Half of the legislature’s seats would be assigned to MLAs representing ridings, as usual. The other half of the seats would be divvied up among the election’s runner-up candidates, with each party receiving a top-up of seats proportional to their share of the popular vote.

The resulting system is fair and equitable. It also requires a lot of complicated math, an overhaul of our electoral map with expanded ridings, and the introduction of an entire new category of MLAs without ridings. In other words, it’s nearly impossible to explain on the doorsteps of voters without having people tune out. We’re afraid that Brekke’s project, however admirable, is doomed in its current form.

Our humble suggestion would be to drop the second half of the system, and to simply focus on pushing the merits of the instant run-off ballot. The idea of requiring winners to secure a majority vote is already familiar to anyone who’s followed political conventions. (If it still seems confusing, we’d recommend an amusing YouTube video dug up by Brekke, named “Is your cat confused about the alternative vote?”) Anything else gets too complicated.

The reality remains that our voting systems won’t change before the next territorial and federal elections.

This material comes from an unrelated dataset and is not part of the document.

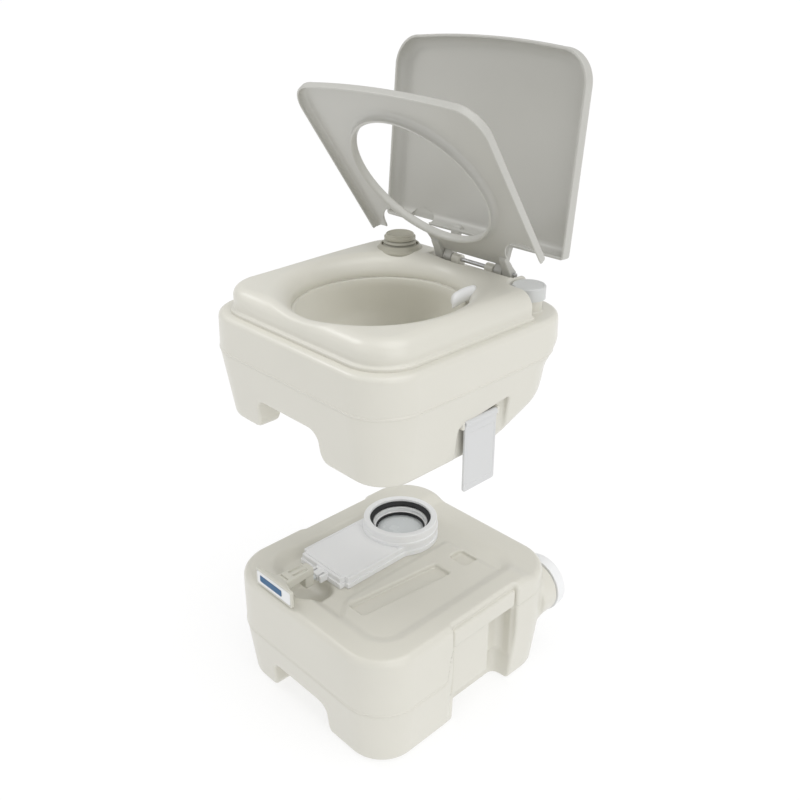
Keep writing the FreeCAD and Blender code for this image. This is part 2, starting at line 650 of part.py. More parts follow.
def lid():
    back = hinge.y - 34
    high = lid_low + size("lid_skirt")
    shape = dish(lid_low, high, back, wall, 9)
    for span in HINGE_LID:
        arm, bore = hinge_arm(span, back - 8, lid_low + 1, lid_low + 8)
        shape = shape.fuse(arm).cut(bore)
    # the rear skirt is open where the pump's knob stands under the shut lid
    pump = vector(-size("pump_left"), size("pump_back"), lid_low - 5)
    shape = shape.cut(rod(size("knob_radius") + 5, pump, vector(pump.x, pump.y, high - wall)))
    return feature("lid", largest(shape), opened(size("lid_angle")))


# ---------------------------------------------------------------- flush pump, hose and nozzle

PUMP = ("-Dims.pump_left", "Dims.pump_back", DECK)


def pump():
    turned("pump_flange", [("Dims.knob_radius + 3", "0"), ("Dims.pump_flange_radius", "0"),
                           ("Dims.pump_flange_radius", "4"), ("Dims.knob_radius + 6", "10"),
                           ("Dims.knob_radius + 3", "10")], PUMP)
    turned("pump_bellows", [("Dims.knob_radius - 4", "0.5"), ("Dims.knob_radius + 2", "0.5"),
                            ("Dims.knob_radius - 1", "4"), ("Dims.knob_radius + 2", "7"),
                            ("Dims.knob_radius - 1", "10"), ("Dims.knob_radius + 1", "13"),
                            ("Dims.knob_radius - 2", "16"), ("Dims.knob_radius - 4", "16"),
                            ("Dims.knob_radius - 3", "10"), ("Dims.knob_radius - 4", "4")], PUMP)
    turned("pump_knob", [("0", "16.2"), ("Dims.knob_radius - 3", "16.2"), ("Dims.knob_radius", "18"),
                         ("Dims.knob_radius", "22.5"), ("Dims.knob_radius - 4", "26"), ("0", "26")], PUMP)
    turned("pump_barrel", [("Dims.pump_barrel_radius - 2", "-70"), ("Dims.pump_barrel_radius", "-70"),
                           ("Dims.pump_barrel_radius", "0.3"), ("Dims.pump_barrel_radius - 2", "0.3")], PUMP)
    turned("pump_plunger", [("0", "-30"), ("Dims.pump_barrel_radius - 2.4", "-30"),
                            ("Dims.pump_barrel_radius - 2.4", "-24"), ("4", "-24"), ("4", "16.2"), ("0", "16.2")],
           PUMP)
    turned("pump_foot_valve", [("5", "-78"), ("Dims.pump_barrel_radius", "-78"),
                               ("Dims.pump_barrel_radius", "-70.2"), ("5", "-70.2")], PUMP)
    turned("pump_intake_tube", ring("3.6", "4.9", "-130", "-70.4"), PUMP)


def hose():
    """Delivery hose inside the tank, from the pump barrel round the rear of the bowl."""
    level_z = deck_z - 24
    points = [vector(-size("pump_left") + size("pump_barrel_radius") + 2, size("pump_back"), level_z),
              vector(-50, 134, level_z), vector(0, 140, level_z), vector(50, 132, level_z),
              nozzle_root + vector(-7, 18, -8), nozzle_root + nozzle_way * 6.5 + vector(0, 0, -1)]
    edges = []
    start = points[0]
    for index in range(1, len(points) - 1):
        corner = points[index]
        before = (points[index - 1] - corner)
        after = (points[index + 1] - corner)
        turn = math.pi - before.getAngle(after)
        trim = 0.4 * min(before.Length, after.Length)
        enter = corner + before.normalize() * trim
        leave = corner + after.normalize() * trim
        radius = trim / math.tan(turn / 2)
        inward = (before + after).normalize()
        centre = corner + inward * math.hypot(trim, radius)
        edges.append(Part.makeLine(start, enter))
        edges.append(Part.Arc(enter, centre - inward * radius, leave).toShape())
        start = leave
    edges.append(Part.makeLine(start, points[-1]))
    path = Part.Wire(edges)
    direction = (points[1] - points[0]).normalize()
    outer = Part.Wire(Part.Circle(points[0], direction, 4.5).toShape())
    return feature("flush_hose", path.makePipeShell([outer], True, False))


def flush_nozzle():
    """Spray nozzle: a stub through the bowl wall with a flat mouth under the rim."""
    stub = rod(6, vector(0, 0, 0), vector(-26, 0, 0))
    mouth = block(-36, -18, -11, 11, -6, 9)
    mouth = mouth.makeFillet(3, [edge for edge in mouth.Edges if edge.BoundBox.XLength > 1])
    slot = block(-37, -26, -8, 8, -3, 3)
    place = FreeCAD.Placement(nozzle_root, FreeCAD.Rotation(vector(0, 0, 1), 51.5))
    for shape in (stub, mouth, slot):
        shape.Placement = place
    mouth = mouth.common(bowl_form(-0.6, deck_z + 3, pocket_z - 16))
    return feature("flush_nozzle", stub.fuse(mouth).cut(slot))


# ---------------------------------------------------------------- fill cap and outlet gasket

def fill_and_outlet():
    rim = FEET + " + Dims.tank_height"
    fill = ("Dims.fill_right", "Dims.fill_back", rim)
    turned("fill_cap", [("Dims.fill_neck_radius + 0.4", "17"), ("Dims.fill_cap_radius", "17"),
                        ("Dims.fill_cap_radius", "33"), ("Dims.fill_cap_radius - 2", "35"), ("0", "35"),
                        ("0", "31"), ("Dims.fill_neck_radius + 0.4", "31")], fill)
    turned("fill_cap_gasket", ring("Dims.fill_neck_radius - 5", "Dims.fill_neck_radius", "27.2", "30.8"), fill)
    turned("outlet_gasket", ring("Dims.spigot_radius + 0.1", "Dims.spigot_radius + 5.4", "-4", "-0.1"),
           VALVE_XY + (FEET + " + Dims.foot_height",))


# ---------------------------------------------------------------- side latches

def latches():
    """Flat flap latches that hang in the side recesses and hook under the waste tank's catches."""
    height = feet_z + size("latch_height")
    half = size("latch_width") / 2
    for side, name in ((1, "right"), (-1, "left")):
        low = height - size("latch_length")
        plate = block(size("latch_out") - 2, size("latch_out") + 2, size("latch_middle") - half,
                      size("latch_middle") + half, low, height)
        foot = block(size("latch_out") - 7.5, size("latch_out"), size("latch_middle") - half + 6,
                     size("latch_middle") + half - 6, low, low + 5)
        axis_low = vector(size("latch_out"), size("latch_middle") - half, height)
        axis_high = vector(size("latch_out"), size("latch_middle") + half, height)
        shape = plate.fuse(foot).fuse(rod(4.5, axis_low, axis_high)).removeSplitter()
        shape = shape.cut(rod(2.07, axis_low - vector(0, 5, 0), axis_high + vector(0, 5, 0)))
        if side < 0:
            shape = shape.mirror(vector(0, 0, 0), vector(1, 0, 0))
        feature("latch_" + name, shape)
        pin = doc.addObject("Part::Cylinder", "latch_pin_" + name)
        pin.Radius = 2
        pin.setExpression("Height", "Dims.latch_width + 11")
        pin.Placement = FreeCAD.Placement(vector(0, 0, 0), FreeCAD.Rotation(vector(1, 0, 0), -90))
        pin.setExpression("Placement.Base.x", "%d * Dims.latch_out" % side)
        pin.setExpression("Placement.Base.y", "Dims.latch_middle - Dims.latch_width / 2 - 5.5")
        pin.setExpression("Placement.Base.z", FEET + " + Dims.latch_height")
        finish(pin, "latch_pin_" + name)


# ---------------------------------------------------------------- build, check and write

waste_tank()
slide_valve()
spout()
flush_tank()
bowl_deck()
hinge_pin()
seat()
lid()
pump()
hose()
flush_nozzle()
fill_and_outlet()
latches()
doc.recompute()

for obj in doc.Objects:
    if "Invalid" in obj.State or "Error" in obj.State:
        raise RuntimeError("%s did not build: %s" % (obj.Label, obj.State))
os.makedirs("parts", exist_ok=True)
for obj in pieces:
    if obj.Shape.isNull() or not obj.Shape.isValid():
        raise RuntimeError("%s has no valid shape" % obj.Label)
    obj.Shape.exportStep("parts/%s.step" % obj.Label)
    print("%-18s %8.1f cm3 %d solid(s)" % (obj.Label, obj.Shape.Volume / 1000, len(obj.Shape.Solids)))
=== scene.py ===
import math

import bmesh
import bpy
import numpy as np
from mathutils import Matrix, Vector


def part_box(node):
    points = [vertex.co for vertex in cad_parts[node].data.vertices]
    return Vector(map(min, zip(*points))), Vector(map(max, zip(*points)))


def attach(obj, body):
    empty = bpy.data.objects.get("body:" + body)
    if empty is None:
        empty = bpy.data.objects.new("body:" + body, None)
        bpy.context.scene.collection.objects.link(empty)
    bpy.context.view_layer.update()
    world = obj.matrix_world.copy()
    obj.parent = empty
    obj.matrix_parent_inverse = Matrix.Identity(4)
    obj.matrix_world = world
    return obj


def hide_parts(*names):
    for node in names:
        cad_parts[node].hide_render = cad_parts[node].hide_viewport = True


# Portable camp toilet, split for emptying.  The moulded shells are skins drawn over distance
# fields: each field gives the distance in millimetres to a piece's surface, negative inside it,
# so edges and hollows get true moulded radii.  Turned pieces are lathed.  All places come from
# the CAD frame, +Z up, -Y to the front.

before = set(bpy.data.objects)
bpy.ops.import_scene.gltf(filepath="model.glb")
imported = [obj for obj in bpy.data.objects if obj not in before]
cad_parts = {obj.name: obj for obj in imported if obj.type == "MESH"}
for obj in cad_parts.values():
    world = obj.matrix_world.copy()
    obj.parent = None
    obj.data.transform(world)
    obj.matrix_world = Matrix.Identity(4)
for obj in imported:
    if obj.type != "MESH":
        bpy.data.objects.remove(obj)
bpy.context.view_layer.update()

METRE = 1000.0                       # millimetres in a metre
GRID = 1.0    # coarser skins while trying things
LATHE_STEPS = 96


# ---------------------------------------------------------------- places, from the frame

def corners(node):
    low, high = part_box(node)
    return np.array(low) * METRE, np.array(high) * METRE


def centre(node):
    low, high = corners(node)
    return (low + high) / 2


WASTE_LOW, WASTE_HIGH = corners("waste_tank")
WASTE_HALF = WASTE_HIGH[0]
WASTE_FRONT = WASTE_LOW[1]
WASTE_BACK = WASTE_HIGH[1] - 15.0    # the spout's neck stands 15 mm out of the rear face
BASE = corners("valve_housing")[0][2]
WASTE_TOP = WASTE_HIGH[2]
TANK_LOW, TANK_HIGH = corners("flush_tank")
TANK_HALF = TANK_HIGH[0]
FEET = TANK_LOW[2]
DECK = corners("pump_flange")[0][2]
RIM = DECK - 34.0
RIDGE = RIM - 51.0
POCKET = RIM - 106.0
SPIGOT = corners("bowl_deck")[0][2]
HINGE = centre("hinge_pin")
VALVE = centre("valve_collar")
SPOUT = centre("spout_cap")
FILL = centre("fill_cap")
PUMP = centre("pump_flange")
SEAM = 99.0                          # parting line of the waste tank
CUT_LEFT, CUT_RIGHT = -73.0, 53.0    # hand cut-outs at the front of both tanks
WALL = 3.0                           # of the seat and the lid
BOWL_WALL = 8.0
PLATE = -62.0                        # middle line of the valve's plate
PLATE_HALF = 56.0
PLATE_FRONT = -90.0
VALVE_TOP = BASE + 18.0
ROD_LEVEL = BASE + 9.0               # middle height of the blade and its rod
HANDLE_LEVEL = ROD_LEVEL + 20.0
THROAT_RADIUS = 40.4
BLADE_POCKET = 44.6                  # radius of the pocket the blade slides in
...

That means, for now, that voters unhappy with their current governments need to continue to grapple with the question of how to best vote strategically.

If you feel like throwing your lot in with Brekke’s gang, Fair Vote Yukon’s quarterly business meeting is on Tuesday, April 23 at the Whitehorse public library, starting at 7:15 p.m.

Clarification: Our March 22 editorial cut a few corners in its explanation of the Teslin Tlingit Council’s electoral system. In it, clans appoint delegates, and these delegates vote for the chief.

The inner workings of clans remain murky to our understanding, but the First Nation contests our assertion that it boils down to elderly clan leaders picking a delegate. They say there’s a lot of talking and consensus-reaching involved.

However, we continue to think that the First Nation’s members would be better off if they could all cast votes directly, especially in light of the fact that not all members belong to a clan.